Nos rigores e limites das leis
Desde que me conheço por gente, ouço uma famosa frase sobre as leis que diz: “No Brasil, existem leis que pegam e as leis que não pegam!” Além desta fatídica frase, existem outras na mesma ordem que fazem parte do cotidiano brasileiro e traduzem um pouco da nossa cultura por meio das leis.
Outro exemplo: “Aqui, há lei para rico e lei para pobre!” Leis que privilegiam brancos e que encarceram, preferencialmente, pretos. Existem também leis “para inglês ver”. Essas últimas remetem ao período da escravidão, quando os portugueses criaram uma lei para mostrar para os ingleses que estavam fora do tráfico negreiro. Mas, por baixo dos panos, continuavam traficando vidas humanas.

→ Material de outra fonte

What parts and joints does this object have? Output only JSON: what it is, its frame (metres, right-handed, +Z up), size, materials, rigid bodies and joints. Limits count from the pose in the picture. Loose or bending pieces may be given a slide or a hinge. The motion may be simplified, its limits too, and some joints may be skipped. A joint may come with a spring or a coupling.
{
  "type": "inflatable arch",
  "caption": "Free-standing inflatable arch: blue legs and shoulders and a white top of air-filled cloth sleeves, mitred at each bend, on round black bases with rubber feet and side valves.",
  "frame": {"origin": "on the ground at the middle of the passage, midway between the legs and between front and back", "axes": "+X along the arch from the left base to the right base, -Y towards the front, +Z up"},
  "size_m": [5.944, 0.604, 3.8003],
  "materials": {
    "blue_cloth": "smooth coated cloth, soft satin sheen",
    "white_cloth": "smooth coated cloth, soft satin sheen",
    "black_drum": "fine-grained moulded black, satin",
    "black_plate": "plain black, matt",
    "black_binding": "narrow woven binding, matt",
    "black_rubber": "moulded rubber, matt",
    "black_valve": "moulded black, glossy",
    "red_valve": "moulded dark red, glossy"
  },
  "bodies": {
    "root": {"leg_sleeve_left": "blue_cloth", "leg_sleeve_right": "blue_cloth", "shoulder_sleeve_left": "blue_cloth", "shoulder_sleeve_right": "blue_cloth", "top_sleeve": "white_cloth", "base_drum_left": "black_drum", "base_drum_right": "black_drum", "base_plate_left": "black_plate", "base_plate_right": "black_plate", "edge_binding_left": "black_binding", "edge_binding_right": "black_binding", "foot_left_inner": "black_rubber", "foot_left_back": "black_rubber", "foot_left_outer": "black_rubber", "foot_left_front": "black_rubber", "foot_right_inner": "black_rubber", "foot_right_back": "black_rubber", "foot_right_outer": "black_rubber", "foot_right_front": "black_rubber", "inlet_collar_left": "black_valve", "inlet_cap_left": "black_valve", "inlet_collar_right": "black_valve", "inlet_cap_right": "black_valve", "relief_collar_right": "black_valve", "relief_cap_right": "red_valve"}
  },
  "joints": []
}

Essa relação de respeito e desconfiança com as leis tem nos levado a desacreditar – e, muitas vezes, questionar – o principal derivado da lei, que é a justiça, pois não há justiça sem lei. Talvez, por isso, entre as funções mais presentes no Parlamento brasileiro está a dos advogados.

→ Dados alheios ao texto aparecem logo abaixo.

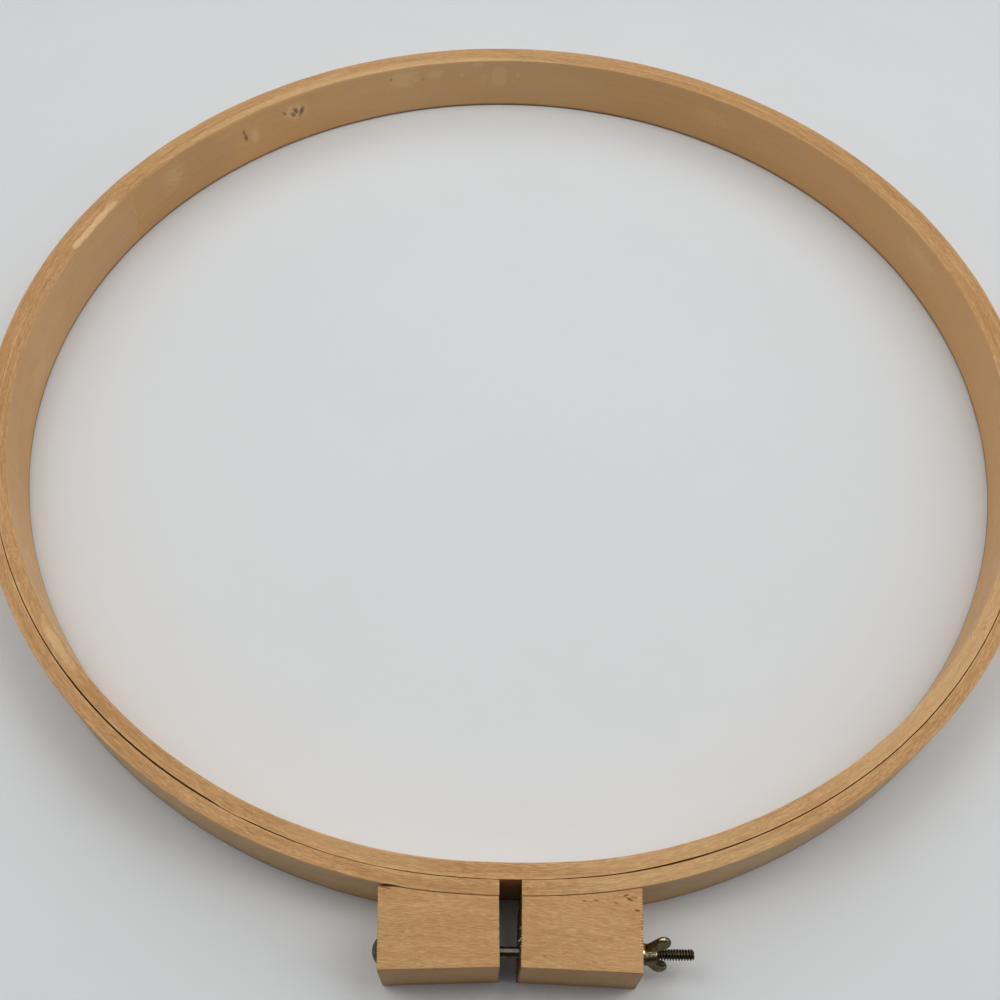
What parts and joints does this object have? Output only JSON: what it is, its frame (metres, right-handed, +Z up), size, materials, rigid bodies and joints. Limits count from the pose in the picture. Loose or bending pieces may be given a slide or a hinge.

Analisando nossas Câmaras Legislativas, olhando pelo prisma da formação superior de grande parte dos componentes, eles são quase que uma extensão do outro poder: o Judiciário. Enfim, homens da lei.
Nesta semana, dois fatos ocorridos e de grande repercussão midiática ilustraram bastante essa questão das leis, e da interpretação das mesmas, e do poder com que classe, raça, poder econômico e as idiossincrasias correlatas se articulam em torno das leis em nosso país.

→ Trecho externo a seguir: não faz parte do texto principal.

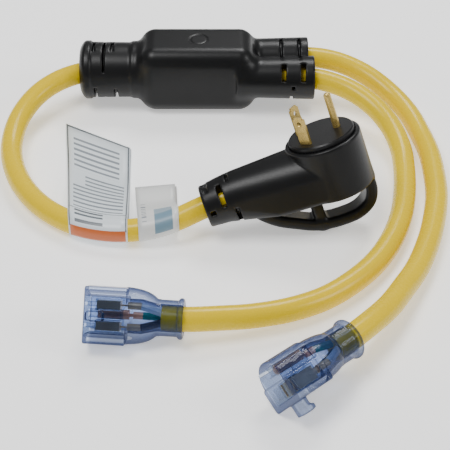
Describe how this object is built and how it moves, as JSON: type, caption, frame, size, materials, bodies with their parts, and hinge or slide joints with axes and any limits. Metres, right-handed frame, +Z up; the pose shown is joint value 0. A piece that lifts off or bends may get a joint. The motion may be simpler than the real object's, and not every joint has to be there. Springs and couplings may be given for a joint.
{
  "type": "power adapter",
  "caption": "Y-shaped power adapter with a right-angle pull-handle plug, a moulded junction box and clear lit socket ends on round cords.",
  "frame": {"origin": "middle of the junction box's underside, on the surface that everything lies on", "axes": "+X along the junction from its single inlet towards its two outlets, +Z up, +Y completes a right-handed frame, away from the plug"},
  "size_m": [0.3087, 0.3546, 0.0913],
  "materials": {
    "black_plastic": "satin moulded",
    "grey_plastic": "matte moulded",
    "clear_blue_plastic": "clear moulded plastic",
    "clear_plastic": "clear moulded plastic",
    "brass": "bright stamped",
    "copper": "bright stamped",
    "tinned_metal": "tinned",
    "black_insulation": "smooth",
    "white_insulation": "smooth",
    "green_insulation": "smooth",
    "yellow_jacket": "glossy extruded jacket",
    "tag_film": "smooth film"
  },
  "bodies": {
    "root": {"junction_cover": "black_plastic", "splice_housing": "grey_plastic", "splice_hot": "tinned_metal", "splice_neutral": "tinned_metal", "splice_ground": "tinned_metal", "junction_wire_hot": "black_insulation", "junction_wire_neutral": "white_insulation", "junction_wire_ground": "green_insulation", "plug_body": "black_plastic", "plug_insert": "black_plastic", "blade_hot": "brass", "blade_neutral": "brass", "ground_pin": "brass", "plug_crimps": "tinned_metal", "plug_wire_hot": "black_insulation", "plug_wire_neutral": "white_insulation", "plug_wire_ground": "green_insulation", "socket_a_shell": "clear_blue_plastic", "socket_a_carrier": "clear_plastic", "socket_a_contact_hot": "brass", "socket_a_contact_neutral": "brass", "socket_a_contact_ground": "copper", "socket_a_wire_hot": "black_insulation", "socket_a_wire_neutral": "white_insulation", "socket_a_wire_ground": "green_insulation", "socket_b_shell": "clear_blue_plastic", "socket_b_carrier": "clear_plastic", "socket_b_contact_hot": "brass", "socket_b_contact_neutral": "brass", "socket_b_contact_ground": "copper", "socket_b_wire_hot": "black_insulation", "socket_b_wire_neutral": "white_insulation", "socket_b_wire_ground": "green_insulation", "main_cord": "yellow_jacket", "branch_cord_a": "yellow_jacket", "branch_cord_b": "yellow_jacket", "care_tag": "tag_film", "maker_flag": "tag_film"}
  },
  "joints": []
}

Após mais de um mês sob pressão, o empresário Fernando Sastre de Andrade Filho, de 24 anos, foi parar na cadeia, em São Paulo, por se envolver em um acidente de trânsito com morte.
A prisão só se deu por conta da pressão exercida por amplos setores da sociedade que ainda tentam entender como Fernando conseguiu se evadir do local mesmo com a chegada e o flagrante da policia no local do acidente – já que, por lei, Fernando teria que ser interrogado?
Recomendados pelo LinkedIn
Em paralelo ao absurdo desfecho da prisão do empresário, que dirigia um Porsche, também foi preso nesta semana o ex-atacante do Corinthians Jô, pelo não pagamento de pensão alimentícia para a sua ex-mulher.
A lei que pune com cadeia o delito de não pagamento de pensão alimentícia é das mais temidas no Brasil. Afinal, essa não escolhe raça, credo, cor ou condição social – aparentemente na sua essência, uma das mais justas do país, e que demonstra também a sua efetividade.
Olhando as duas sentenças, com os rigores da lei, há de se dizer que a lei foi cumprida – principalmente, a inquestionável lei da pensão. Porém, olhando a grosso modo, há de se pensar quem mais correria risco de ir parar na cadeia por não pagamento de pensão alimentícia: uma pessoa com o perfil do atacante Jô ou do empresário Fernando, do Porsche de R$ 1 milhão?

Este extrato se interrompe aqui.